Eu estava sentindo ali uma confusão, como quase sempre acontece na internet. Nunca o assunto discutido é o mais importante a ser discutido. Principalmente racismo, que é um assunto de que as pessoas tentam fugir por todas as tangentes possíveis. De repente a conversa estava em: não quer que ninguém use turbante, então você precisa parar de comer pizza. Essa simplificação de um discurso, porque as pessoas acham que tudo deve ser assimilado rapidamente, irrita. Eu tenho vontade de fazer o movimento slowcomprehension, slowthinking. Vamos parar para pensar, qual é o ponto importante ali? O que um turbante representa na cabeça de uma mulher negra e o que um turbante representa na cabeça de uma mulher branca? Naquele momento foi uma tempestade perfeita. Porque você tinha uma garota com câncer acusando mulheres negras de a terem agredido pelo uso do turbante. É uma história na qual eu não acredito. Eu fui procurar a rede social da menina e vi coisas extremamente racistas. Eu tenho os prints de coisas como: a minha vida é um angolano de 30 cm que não usa KY. Em outros momentos, ela mandando pessoas voltarem para a senzala. Na mídia ninguém fez isso. Eu não queria expor a menina naquele ponto. Eu não quero o mal, eu quero bem. Eu quero que ela tenha paz de espírito para se curar e eu acho que ela não tem a menor ideia de onde estava se metendo, do bafafá que esse assunto ia causar. Então preferi não expô-la. Mas foi um texto escrito me segurando: como ninguém nunca pensou que essa menina pudesse estar tendo uma atitude racista ao fazer aquele post? Aquele “vai ter branca de turbante, sim”, que depois de ter sido instruída mudou para “vai ter todo mundo de turbante, sim”, é extremamente racista.

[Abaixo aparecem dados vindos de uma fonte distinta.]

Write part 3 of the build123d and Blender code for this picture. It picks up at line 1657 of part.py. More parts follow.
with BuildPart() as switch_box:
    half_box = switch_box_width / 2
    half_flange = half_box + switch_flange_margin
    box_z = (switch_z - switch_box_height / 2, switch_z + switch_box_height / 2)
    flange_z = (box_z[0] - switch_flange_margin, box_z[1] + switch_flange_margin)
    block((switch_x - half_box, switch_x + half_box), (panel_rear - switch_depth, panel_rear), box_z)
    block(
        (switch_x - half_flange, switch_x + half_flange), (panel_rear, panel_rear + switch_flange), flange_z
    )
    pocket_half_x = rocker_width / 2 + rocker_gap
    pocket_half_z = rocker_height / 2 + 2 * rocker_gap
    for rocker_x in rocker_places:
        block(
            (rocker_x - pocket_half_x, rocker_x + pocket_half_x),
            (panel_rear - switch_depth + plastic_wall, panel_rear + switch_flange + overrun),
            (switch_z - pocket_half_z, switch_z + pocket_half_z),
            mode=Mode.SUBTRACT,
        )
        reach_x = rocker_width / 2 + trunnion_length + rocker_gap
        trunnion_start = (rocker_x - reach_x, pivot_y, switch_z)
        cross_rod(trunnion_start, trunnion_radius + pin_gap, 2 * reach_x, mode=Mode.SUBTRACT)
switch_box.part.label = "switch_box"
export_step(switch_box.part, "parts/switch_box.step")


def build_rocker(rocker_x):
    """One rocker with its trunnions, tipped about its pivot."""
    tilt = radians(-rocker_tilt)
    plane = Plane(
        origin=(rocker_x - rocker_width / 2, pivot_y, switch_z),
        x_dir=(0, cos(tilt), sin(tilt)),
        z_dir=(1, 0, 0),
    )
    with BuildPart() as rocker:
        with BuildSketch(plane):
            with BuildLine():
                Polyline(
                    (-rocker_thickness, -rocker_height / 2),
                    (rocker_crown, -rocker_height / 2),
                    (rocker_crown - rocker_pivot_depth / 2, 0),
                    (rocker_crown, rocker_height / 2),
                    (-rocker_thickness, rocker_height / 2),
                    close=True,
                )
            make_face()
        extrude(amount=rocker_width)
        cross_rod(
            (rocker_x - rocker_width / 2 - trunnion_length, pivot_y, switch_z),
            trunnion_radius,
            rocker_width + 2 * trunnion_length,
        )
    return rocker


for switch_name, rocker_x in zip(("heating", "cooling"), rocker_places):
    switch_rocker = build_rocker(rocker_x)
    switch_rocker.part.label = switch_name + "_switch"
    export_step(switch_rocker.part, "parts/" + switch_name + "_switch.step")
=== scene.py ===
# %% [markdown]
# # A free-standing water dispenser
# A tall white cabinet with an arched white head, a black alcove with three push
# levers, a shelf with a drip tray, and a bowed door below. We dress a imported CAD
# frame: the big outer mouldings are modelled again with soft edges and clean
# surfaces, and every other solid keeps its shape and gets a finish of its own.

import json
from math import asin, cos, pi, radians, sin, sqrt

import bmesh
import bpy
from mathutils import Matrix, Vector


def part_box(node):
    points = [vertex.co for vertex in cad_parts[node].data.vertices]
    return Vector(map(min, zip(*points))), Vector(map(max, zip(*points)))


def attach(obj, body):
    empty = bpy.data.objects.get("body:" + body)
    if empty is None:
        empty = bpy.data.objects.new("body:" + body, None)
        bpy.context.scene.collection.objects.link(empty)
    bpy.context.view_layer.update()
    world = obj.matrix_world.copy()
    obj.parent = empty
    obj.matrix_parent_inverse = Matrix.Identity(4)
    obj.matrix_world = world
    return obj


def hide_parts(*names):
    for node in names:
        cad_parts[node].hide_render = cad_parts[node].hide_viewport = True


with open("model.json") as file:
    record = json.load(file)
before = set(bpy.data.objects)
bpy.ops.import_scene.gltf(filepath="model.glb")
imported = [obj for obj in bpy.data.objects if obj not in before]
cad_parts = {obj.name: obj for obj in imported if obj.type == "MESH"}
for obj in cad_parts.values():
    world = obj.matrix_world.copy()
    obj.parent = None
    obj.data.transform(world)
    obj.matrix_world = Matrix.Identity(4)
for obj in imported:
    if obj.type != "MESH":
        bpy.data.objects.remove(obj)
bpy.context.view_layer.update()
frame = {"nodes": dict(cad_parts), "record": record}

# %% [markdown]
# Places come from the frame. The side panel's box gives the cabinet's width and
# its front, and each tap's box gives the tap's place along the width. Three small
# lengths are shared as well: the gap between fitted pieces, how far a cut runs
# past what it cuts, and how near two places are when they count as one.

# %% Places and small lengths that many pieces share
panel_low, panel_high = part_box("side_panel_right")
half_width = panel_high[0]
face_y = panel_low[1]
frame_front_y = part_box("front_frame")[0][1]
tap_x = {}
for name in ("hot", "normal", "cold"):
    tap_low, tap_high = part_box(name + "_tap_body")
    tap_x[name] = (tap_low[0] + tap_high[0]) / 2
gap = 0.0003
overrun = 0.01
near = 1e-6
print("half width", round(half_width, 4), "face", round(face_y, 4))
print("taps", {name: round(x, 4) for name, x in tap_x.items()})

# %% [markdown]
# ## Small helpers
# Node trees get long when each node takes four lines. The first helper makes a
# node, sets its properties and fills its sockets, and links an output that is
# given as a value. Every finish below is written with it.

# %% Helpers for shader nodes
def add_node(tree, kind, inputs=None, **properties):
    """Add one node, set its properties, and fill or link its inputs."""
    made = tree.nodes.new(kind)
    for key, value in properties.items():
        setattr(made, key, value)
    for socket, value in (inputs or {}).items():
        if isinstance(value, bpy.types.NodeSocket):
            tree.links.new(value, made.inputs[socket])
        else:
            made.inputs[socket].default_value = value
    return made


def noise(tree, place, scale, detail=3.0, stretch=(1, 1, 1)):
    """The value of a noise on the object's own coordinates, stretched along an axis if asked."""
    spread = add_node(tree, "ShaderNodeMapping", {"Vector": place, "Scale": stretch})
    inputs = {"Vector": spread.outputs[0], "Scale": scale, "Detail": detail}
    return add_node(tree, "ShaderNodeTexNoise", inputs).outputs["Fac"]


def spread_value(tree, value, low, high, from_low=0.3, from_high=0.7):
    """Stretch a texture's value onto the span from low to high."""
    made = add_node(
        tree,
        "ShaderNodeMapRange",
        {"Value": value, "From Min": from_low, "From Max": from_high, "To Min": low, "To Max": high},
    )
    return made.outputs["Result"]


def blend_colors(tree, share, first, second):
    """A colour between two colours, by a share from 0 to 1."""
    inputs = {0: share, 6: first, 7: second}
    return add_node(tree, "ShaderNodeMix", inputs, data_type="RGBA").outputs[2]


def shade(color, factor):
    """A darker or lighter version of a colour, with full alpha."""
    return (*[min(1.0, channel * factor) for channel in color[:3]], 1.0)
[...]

O novo livro vai ser lançado no primeiro semestre de 2018, é isso?

Acredito que sim [risos].

E um novo portal se abriu para a escrita dele?

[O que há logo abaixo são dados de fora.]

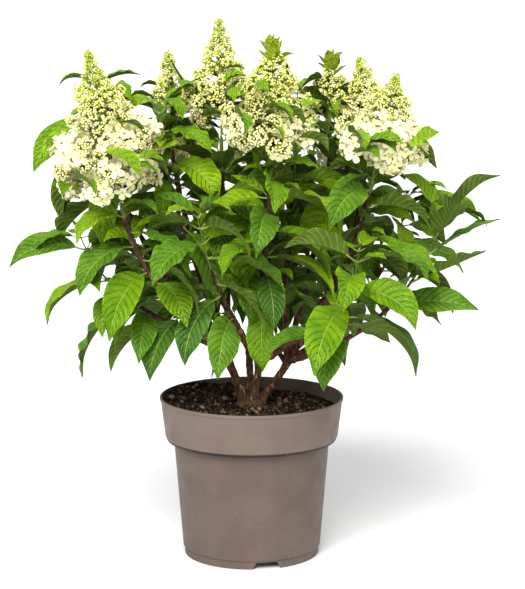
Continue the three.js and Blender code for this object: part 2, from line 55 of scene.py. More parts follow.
GAP = 0.3
POT = Sizes(height=201, rim=115, lip=0.8, band_foot_radius=108.3, band_foot=152, neck_radius=97.6, neck=147,
            base=86.6, foot=84.6, foot_height=10, wall=1.8, floor=12, floor_under=9.5, pad=16)
NOTCH = Sizes(count=3, azimuth=-77, top_width=26, foot_width=37, height=8.5)
DRAIN = Sizes(count=6, azimuth=30, ring=56, radius=5)
SOIL = Sizes(top=189, edge=183, heap=19, heap_azimuth=152, flat_radius=30)
HUMP = Sizes(radius=19, height=15)
MAIN_STEMS = {
    "left": Sizes(azimuth=196, spread=10, reach=33, fork=262, leave=8, thick=7.4),
    "middle": Sizes(azimuth=310, spread=7, reach=13, fork=250, leave=-4, thick=6.8),
    "right": Sizes(azimuth=4, spread=12, reach=46, fork=247, leave=14, thick=6.8),
    "back": Sizes(azimuth=95, spread=10, reach=36, fork=256, leave=12, thick=6.6),
}
PRUNED = Sizes(stem="right", azimuth=185, lean=30, length=46, radius=3.2)
TIP_SHARE = 0.5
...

Eu acho que não teve a magia, não. Foi muito mais pé no chão. Talvez porque eu tenha noção do que é escrever um livro, antes eu realmente não tinha. Quando larguei a publicidade para mudar para Itaparica pensei: em seis meses eu pesquiso, escrevo, publico. Foi uma coisa muito mais aventureira, intuitiva, por mais que eu tente preservar, porque isso traz frescor ao texto. Talvez esse frescor venha do que tenho escrito em outras áreas. Me interessa muito o primeiro. A primeira peça, o primeiro seriado, o primeiro filme, o primeiro livro.

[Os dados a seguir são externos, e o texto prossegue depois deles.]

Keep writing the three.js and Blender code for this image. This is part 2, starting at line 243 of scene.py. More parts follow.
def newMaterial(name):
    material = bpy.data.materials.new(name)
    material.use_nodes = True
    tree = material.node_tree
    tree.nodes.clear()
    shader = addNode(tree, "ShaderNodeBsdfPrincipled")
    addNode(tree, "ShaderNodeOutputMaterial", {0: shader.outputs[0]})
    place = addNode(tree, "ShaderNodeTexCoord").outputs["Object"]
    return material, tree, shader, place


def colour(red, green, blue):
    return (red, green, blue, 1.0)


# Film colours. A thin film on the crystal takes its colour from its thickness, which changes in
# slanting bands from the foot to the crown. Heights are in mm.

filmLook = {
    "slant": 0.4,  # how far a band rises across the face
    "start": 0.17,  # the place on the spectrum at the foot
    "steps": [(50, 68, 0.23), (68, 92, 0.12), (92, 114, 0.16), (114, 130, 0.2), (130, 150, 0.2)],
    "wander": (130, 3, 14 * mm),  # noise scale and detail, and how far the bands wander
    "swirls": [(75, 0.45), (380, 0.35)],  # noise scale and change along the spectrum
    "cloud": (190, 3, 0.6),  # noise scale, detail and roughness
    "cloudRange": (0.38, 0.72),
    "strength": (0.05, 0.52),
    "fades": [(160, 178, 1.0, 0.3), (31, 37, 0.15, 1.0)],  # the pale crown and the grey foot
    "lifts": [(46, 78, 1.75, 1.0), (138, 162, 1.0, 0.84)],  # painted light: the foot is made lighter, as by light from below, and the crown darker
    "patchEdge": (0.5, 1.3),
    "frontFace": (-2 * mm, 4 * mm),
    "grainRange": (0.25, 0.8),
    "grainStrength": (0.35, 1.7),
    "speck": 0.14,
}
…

Em que primeiro destes você tem trabalhado?

Estou terminando uma peça. Está terminada, mas estou retrabalhando ainda. Ela se chama Tchau, querida.  E vem exatamente do momento que estamos vivendo, do papel de uma mulher em uma situação de poder. Me interessa muito aquele telefonema que vazou, em que foi dita a frase “Tchau, querida”. Dilma estava presidenta e Lula a chamava de querida. Nós mulheres sabemos muito bem o que um querida significa em um ambiente de trabalho. Uma coisa paternalista, para te tirar. Ele, ex-presidente, e ela o chamando de senhor o tempo todo. Me interessa o lugar de poder da mulher que mesmo tendo chegado lá é tratada dessa maneira. Precisamos trazer nossas vozes para reconstruir. Eu falo que me interessa a fissura. E acho que estamos nesse momento de fissura. Kintsugi, a arte japonesa, é uma metáfora de onde eu quero trabalhar, sobre o que eu quero falar. Quando a cerâmica quebra, eles fazem uma mistura de laca com pó de outro e colam aquilo, deixando muito visível que a colagem aconteceu. Esse, para mim, é o papel do artista contemporâneo. É aquele que cola, liga, mas não faz desaparecer. Permanece ali como incômodo, com trauma, como relevo. Ele não se incorpora ao tecido mais. Na verdade ele é a marca de que aquelas rupturas aconteceram. Estamos em um momento quando algo se quebrou. Está falido. O sistema de governo que funciona no Brasil há séculos se mostrou falido, quebrado. E não me interessa ser assimilada em uma sociedade racista, machista, homofóbica. Eu não quero me confundir com essa sociedade. Eu quero ajudar a criar um novo modelo de sociedade, que parta da fissura, do quebrado. É interessante notar que, na arte japonesa, a fissura valoriza o objeto que se quebrou. Depois de ser restaurado com pó de ouro, o objeto é mais valioso. Nossas vozes e nossas ideias são pó de ouro.